7.3. Without prejudice to any rights that have accrued under this Agreement or any of its rights or remedies, Takefluence may terminate this Agreement immediately at any time upon notice to the Brand in the event of any one or more of the following:

7.3.1. In the specific circumstances set out in this Agreement.

7.3.2. The Brand commits a breach of this Agreement.

7.3.3. Any event of insolvency occurs, including (but not limited to) the Brand being unable to pay its debts, making any arrangements with creditors, a petition for winding up is filed, and/or an administrator is appointed.

7.3.4. The Brand suspends, ceases, or threatens to suspend or cease carrying on all or a substantial part of its business.

7.3.5. The Brand Website is inoperative.

7.3.6. There is a change of control of the Brand account or related business.

 8. Non-Disclosure

8.1. The Brand or Takefluence may provide the other with information that is confidential and proprietary to that Party or a third party, as designated by the Disclosing Party. The Receiving Party agrees to make commercially reasonable efforts but in no case less effort than it uses to protect its own Confidential Information and maintain the confidentiality of and protect any proprietary interests of the Disclosing Party.

8.2. The Receiving Party agrees not to disclose Confidential Information without prior express written consent from the other Party in each instance.

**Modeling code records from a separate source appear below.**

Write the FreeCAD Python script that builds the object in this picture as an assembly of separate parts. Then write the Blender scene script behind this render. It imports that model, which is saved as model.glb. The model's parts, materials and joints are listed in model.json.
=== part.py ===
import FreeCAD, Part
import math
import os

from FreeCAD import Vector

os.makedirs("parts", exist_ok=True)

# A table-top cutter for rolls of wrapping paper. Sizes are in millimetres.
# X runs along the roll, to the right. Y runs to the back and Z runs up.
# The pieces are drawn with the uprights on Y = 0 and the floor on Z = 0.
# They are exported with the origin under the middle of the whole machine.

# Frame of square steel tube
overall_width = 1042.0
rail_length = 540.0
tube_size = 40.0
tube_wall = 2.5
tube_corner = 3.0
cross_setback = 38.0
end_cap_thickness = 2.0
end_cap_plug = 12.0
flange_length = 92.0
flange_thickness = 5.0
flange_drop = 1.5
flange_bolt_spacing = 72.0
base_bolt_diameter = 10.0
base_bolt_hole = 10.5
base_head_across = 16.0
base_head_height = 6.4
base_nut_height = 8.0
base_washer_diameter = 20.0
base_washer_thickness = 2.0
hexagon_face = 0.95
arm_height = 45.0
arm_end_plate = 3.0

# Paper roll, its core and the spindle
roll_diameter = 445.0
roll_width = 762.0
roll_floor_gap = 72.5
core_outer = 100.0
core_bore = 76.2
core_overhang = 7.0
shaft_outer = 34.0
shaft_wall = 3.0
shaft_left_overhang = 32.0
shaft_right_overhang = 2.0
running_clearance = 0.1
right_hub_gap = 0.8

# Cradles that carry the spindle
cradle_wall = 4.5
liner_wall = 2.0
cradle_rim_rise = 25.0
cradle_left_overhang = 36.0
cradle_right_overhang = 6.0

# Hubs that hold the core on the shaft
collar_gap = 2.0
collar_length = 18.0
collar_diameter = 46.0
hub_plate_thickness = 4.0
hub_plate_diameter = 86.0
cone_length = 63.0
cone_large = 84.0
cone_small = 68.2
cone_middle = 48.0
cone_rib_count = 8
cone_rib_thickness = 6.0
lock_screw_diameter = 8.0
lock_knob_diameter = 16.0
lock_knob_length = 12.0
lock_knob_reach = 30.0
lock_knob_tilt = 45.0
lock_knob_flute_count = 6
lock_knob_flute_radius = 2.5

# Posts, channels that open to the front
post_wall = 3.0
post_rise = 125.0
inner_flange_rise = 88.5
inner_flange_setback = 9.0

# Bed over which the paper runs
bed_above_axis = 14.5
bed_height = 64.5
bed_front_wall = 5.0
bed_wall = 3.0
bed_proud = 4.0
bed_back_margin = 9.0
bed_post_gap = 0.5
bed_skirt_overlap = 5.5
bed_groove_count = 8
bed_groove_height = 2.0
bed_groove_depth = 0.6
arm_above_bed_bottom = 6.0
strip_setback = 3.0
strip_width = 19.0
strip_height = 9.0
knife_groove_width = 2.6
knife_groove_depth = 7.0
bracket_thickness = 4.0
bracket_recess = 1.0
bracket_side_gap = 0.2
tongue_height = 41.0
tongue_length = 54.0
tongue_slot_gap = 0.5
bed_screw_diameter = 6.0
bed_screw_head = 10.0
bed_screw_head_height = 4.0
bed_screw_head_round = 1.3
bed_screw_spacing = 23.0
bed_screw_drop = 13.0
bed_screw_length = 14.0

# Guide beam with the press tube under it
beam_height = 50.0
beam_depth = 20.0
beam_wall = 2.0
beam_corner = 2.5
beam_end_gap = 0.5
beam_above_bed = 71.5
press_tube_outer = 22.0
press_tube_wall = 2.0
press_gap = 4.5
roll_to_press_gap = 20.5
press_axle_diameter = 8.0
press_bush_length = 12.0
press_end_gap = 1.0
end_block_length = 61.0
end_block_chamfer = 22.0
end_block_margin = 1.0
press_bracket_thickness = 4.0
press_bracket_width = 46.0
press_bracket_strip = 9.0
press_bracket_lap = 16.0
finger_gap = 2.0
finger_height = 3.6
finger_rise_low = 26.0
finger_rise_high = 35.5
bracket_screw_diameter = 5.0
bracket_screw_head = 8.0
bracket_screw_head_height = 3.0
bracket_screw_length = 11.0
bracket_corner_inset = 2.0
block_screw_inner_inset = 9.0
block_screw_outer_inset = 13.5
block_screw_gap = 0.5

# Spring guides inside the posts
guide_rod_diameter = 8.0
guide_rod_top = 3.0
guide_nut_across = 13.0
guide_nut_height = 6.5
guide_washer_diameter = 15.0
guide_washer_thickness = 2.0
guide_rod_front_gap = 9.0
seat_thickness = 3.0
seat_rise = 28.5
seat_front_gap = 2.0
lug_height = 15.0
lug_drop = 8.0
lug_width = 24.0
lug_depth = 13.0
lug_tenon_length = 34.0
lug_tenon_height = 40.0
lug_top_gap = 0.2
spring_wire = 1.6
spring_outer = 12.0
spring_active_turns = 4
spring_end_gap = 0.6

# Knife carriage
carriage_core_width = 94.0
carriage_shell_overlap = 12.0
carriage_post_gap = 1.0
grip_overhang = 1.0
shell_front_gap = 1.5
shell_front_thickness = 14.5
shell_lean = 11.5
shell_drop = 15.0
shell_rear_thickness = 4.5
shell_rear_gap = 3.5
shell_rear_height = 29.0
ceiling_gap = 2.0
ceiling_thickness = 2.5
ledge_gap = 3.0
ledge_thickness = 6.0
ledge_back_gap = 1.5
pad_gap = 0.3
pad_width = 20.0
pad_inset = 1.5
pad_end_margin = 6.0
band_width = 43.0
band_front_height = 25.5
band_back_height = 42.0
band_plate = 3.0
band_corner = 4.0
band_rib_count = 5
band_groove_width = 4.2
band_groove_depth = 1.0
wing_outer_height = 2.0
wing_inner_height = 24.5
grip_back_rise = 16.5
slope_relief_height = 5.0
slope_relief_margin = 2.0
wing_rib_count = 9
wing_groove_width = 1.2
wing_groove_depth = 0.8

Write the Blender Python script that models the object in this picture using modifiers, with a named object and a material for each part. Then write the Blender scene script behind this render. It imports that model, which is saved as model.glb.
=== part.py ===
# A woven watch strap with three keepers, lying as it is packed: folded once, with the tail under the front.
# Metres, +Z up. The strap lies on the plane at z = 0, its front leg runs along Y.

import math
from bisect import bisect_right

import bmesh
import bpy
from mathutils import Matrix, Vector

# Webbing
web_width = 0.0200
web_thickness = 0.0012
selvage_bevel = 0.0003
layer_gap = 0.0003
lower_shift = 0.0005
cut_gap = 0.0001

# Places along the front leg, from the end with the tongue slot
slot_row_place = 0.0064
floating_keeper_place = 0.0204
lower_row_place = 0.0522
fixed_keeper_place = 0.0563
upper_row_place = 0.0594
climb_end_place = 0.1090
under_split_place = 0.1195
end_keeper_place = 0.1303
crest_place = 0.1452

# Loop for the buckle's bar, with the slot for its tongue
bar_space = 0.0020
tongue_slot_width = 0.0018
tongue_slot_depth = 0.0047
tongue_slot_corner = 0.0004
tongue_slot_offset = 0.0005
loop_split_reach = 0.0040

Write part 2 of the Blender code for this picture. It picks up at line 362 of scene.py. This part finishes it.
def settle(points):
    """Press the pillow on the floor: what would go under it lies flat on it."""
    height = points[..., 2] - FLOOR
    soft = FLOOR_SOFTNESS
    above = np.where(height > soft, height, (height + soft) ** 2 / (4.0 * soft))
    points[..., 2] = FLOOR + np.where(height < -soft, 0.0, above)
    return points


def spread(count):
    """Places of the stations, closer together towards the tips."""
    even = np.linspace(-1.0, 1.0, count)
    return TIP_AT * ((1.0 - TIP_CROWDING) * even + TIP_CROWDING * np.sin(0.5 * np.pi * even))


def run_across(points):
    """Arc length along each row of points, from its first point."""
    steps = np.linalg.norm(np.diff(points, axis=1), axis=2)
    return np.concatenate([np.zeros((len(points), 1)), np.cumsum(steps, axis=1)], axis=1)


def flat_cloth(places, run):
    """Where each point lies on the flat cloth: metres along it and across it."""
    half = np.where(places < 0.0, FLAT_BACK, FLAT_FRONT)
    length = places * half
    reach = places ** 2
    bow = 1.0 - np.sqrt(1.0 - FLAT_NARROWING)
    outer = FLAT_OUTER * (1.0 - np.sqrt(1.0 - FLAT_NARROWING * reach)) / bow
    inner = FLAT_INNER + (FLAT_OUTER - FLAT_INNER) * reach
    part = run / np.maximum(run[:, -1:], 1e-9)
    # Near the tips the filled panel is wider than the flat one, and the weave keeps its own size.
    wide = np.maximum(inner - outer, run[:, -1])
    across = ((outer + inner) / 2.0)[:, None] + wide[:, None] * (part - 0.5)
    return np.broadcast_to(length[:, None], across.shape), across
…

The term “Confidential Information” shall not include information that is, or becomes, part of the public domain through no action or omission of the Receiving Party; that becomes available to the Receiving Party from third parties without knowledge by the Receiving Party of any breach or violation of fiduciary duty; or that the Receiving Party had in its possession prior to this Agreement.

9. Final Provision

9.1. It is agreed that this Agreement shall be governed by, construed, and enforced in accordance with the laws of the UAE without regard to its conflict of laws, rules, or principles.

9.2. Any dispute arising out of the formation, performance, interpretation, nullification, termination, or invalidation of this Agreement or arising therefrom or related thereto in any manner whatsoever shall be settled by Dubai Courts.

9.3. The Brand’s use of the Takefluence Platform irrefutably acknowledges that it has read and agreed to every term and provision of this Agreement.

9.4. Takefluence reserves the right to update and change these Terms from time to time without notice. Any new updates, features, or options that will be added to the Platform, including the release of new tools and resources, shall be subject to these Terms. By continuing to use the Platform, you confirm that you accept the current Terms and Conditions in full at the time you use the Service.

9.5. The use of the Takefluence Platform by the Brand after changes are made to this Agreement indicates the Brand’s consent to the changes and willingness to assume the obligations specified in this Agreement. Disagreement with the changes in the Agreement entails the termination of this Agreement, as well as the termination of work with the Takefluence Platform.